The first solution invented to overcome this problem was a set of simple wooden boards sewn together, around the 1st century A.D. Romans called this simple book a codex—the Latin for the trunk of a tree. However, it was the early Coptic Christians of Egypt who made the first breakthrough. They discovered that by folding sheets of vellum or parchment in half and sewing them through the fold, they could produce a book that could be written on both sides. Wooden boards held it together, and the whole book was slipped into a goatskin leather bag to be carried.
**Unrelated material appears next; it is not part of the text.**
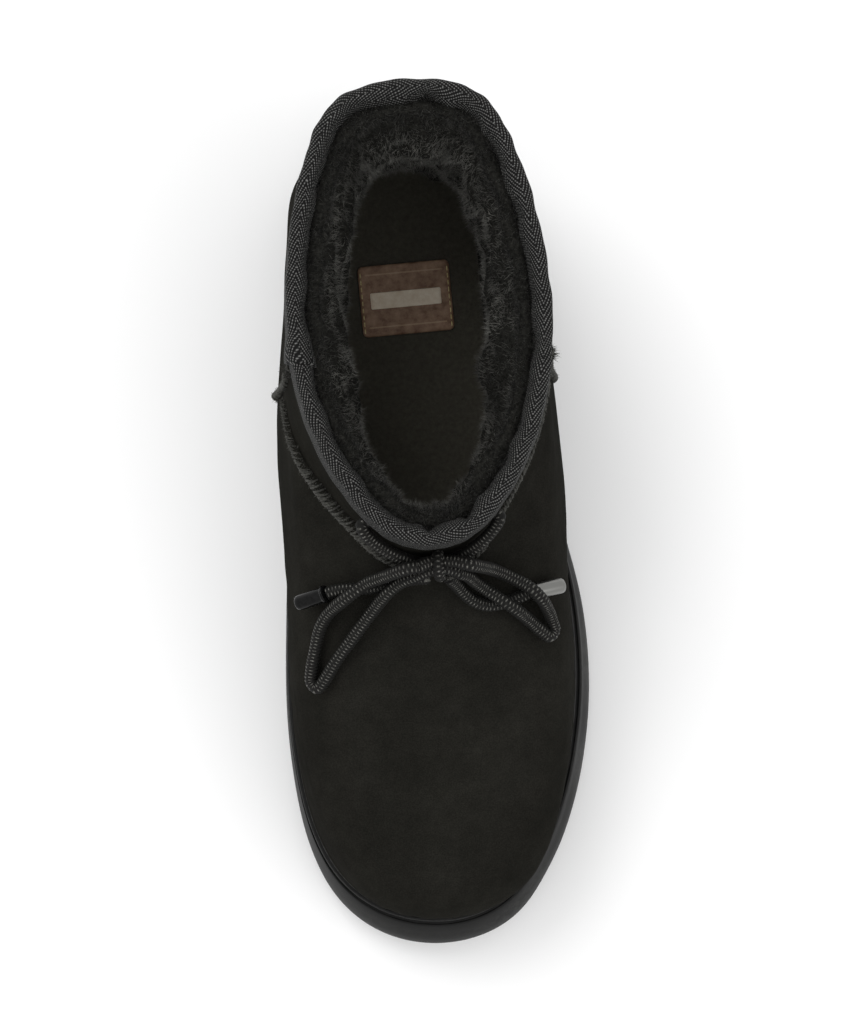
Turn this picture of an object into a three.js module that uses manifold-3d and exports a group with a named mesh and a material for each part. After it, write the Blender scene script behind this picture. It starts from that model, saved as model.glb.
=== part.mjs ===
// Sheepskin ankle boot for the left foot: a suede upper with a deep wool lining, a moulded rubber sole,
// a woven binding round the collar, raised seams and a cord tied in a bow.
// Millimetres. +Z is up, the toe points to -Y and the outer side of the foot lies towards +X.
import * as THREE from 'three';
import { mergeVertices } from 'three/addons/utils/BufferGeometryUtils.js';
import Module from 'manifold-3d';

// Driving sizes of the sole
const SOLE_LENGTH = 275;
const BALL_WIDTH = 102.5;
const LIP_HEEL = 34; // height of the sole's top edge at the heel
const LIP_TOE = 27; // and at the toe
const LIP_DIP = 4; // how far that edge dips between them
const LIP_WIDTH = 1.8; // bead along the top edge
const LIP_DEPTH = 7; // from the top edge down to the floor of the cup
const FLARE = { heel: 5, toe: 10.9, medial: 2.5, lateral: 7.7 }; // how far the sole stands out past the upper
const TOE_SPRING = 8;
const HEEL_BEVEL = 3;
const ARCH_RISE = 4;
const TREAD_DEPTH = 3;
const TREAD_GROOVE = 4.5; // width of one groove
const TREAD_PITCH = 12; // from groove to groove
const TREAD_RIM = 9; // uncut rubber round the edge
const TREAD_POINT = 7; // how far the middle of a groove runs ahead of its ends

// Driving sizes of the upper and what is sewn to it
const COLLAR_BACK = 129.5; // height of the upper's top edge at the back
const COLLAR_FRONT = 114.5; // and at the front
const COLLAR_BAND = 12; // height of the topmost section, which is even all round
const UPPER_WALL = 2;
const GAP = 0.3; // between pieces that meet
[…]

Codices were a significant improvement over papyrus or vellum scrolls in that they were easier to handle. But despite allowing writing on both sides of the leaves, they were still foliated—numbered on the leaves, like the Indian books. The idea spread quickly through the early churches, and we get the word bible from the town where the Byzantium monks established their first scriptorium, Byblos, in modern Lebanon. The idea of numbering each side of the page—Latin pagina, “to fasten”—appeared when the text of the individual testaments of the bible were combined and text had to be searched through more quickly. This book format became the preferred way of preserving manuscript or printed material.

Early and medieval codices were bound with flat spines, and it was not until the 15th century that books began to have the rounded spines associated with hardcovers today. Because the vellum of early books would react to humidity by swelling, causing the book to take on a characteristic wedge shape, the wooden covers of medieval books were often secured with straps or clasps. These straps, along with metal bosses on the book’s covers to keep it raised off of the surface that it rests on, are collectively known as furniture.

Thus, Western books from the 5th century onwards were bound between hard covers, with pages made from parchment folded and sewn onto strong cords or ligaments that were attached to wooden boards and covered with leather. Since early books were exclusively handwritten on handmade materials, sizes and styles varied considerably, and each book was a unique creation or a copy of it.

The Arabs revolutionised the book production and its binding. They were the first to produce paper books after they learnt paper industry from the Chinese in 8th century. Particular skills were developed for script writing (calligraphy), miniature and bookbinding. The people who worked in making books were called “Warraqin” or paper professionals. The Arabs made books lighter—sewn with silk and bound with leather covered paste boards, they had a flap that wrapped the book up when not in use. As paper was less reactive to humidity, the heavy boards were not needed. The production of books became a real industry and cities like Marrakech in Morocco, had a street named “Kutubiyyin” or book sellers which contained more than 100 bookshops in the12th century. In the words of Don Baker: “The world of Islam has produced some of the most beautiful books ever created. The need to write down the Revelations which the Prophet Muhammad, may peace be upon him, received, fostered the desire to beautify the object which conveyed these words and initiated this ancient craft. Nowhere else, except perhaps in China, has calligraphy been held in such high esteem. Splendid illumination was added with gold and vibrant colours, and the whole book contained and protected by beautiful bookbindings

The binding of a Chinese bamboo book.

With the arrival (from the East) of rag paper manufacturing in Europe in the late Middle Ages and the use of the printing press beginning in the mid-15th century, bookbinding began to standardize somewhat, but page sizes still varied considerably.

With printing, the books became more accessible and were stored on their side on long shelves for the first time. Clasps were removed, and titles were added to the spine. The reduced cost of books facilitated cheap lightweight Bibles, made from tissue-thin oxford paper, with floppy covers, that resembled the early Arabic Korans, enabling missionaries to take portable books with them around the world, and modern wood glues enabled paperback covers to be added to simple glue bindings.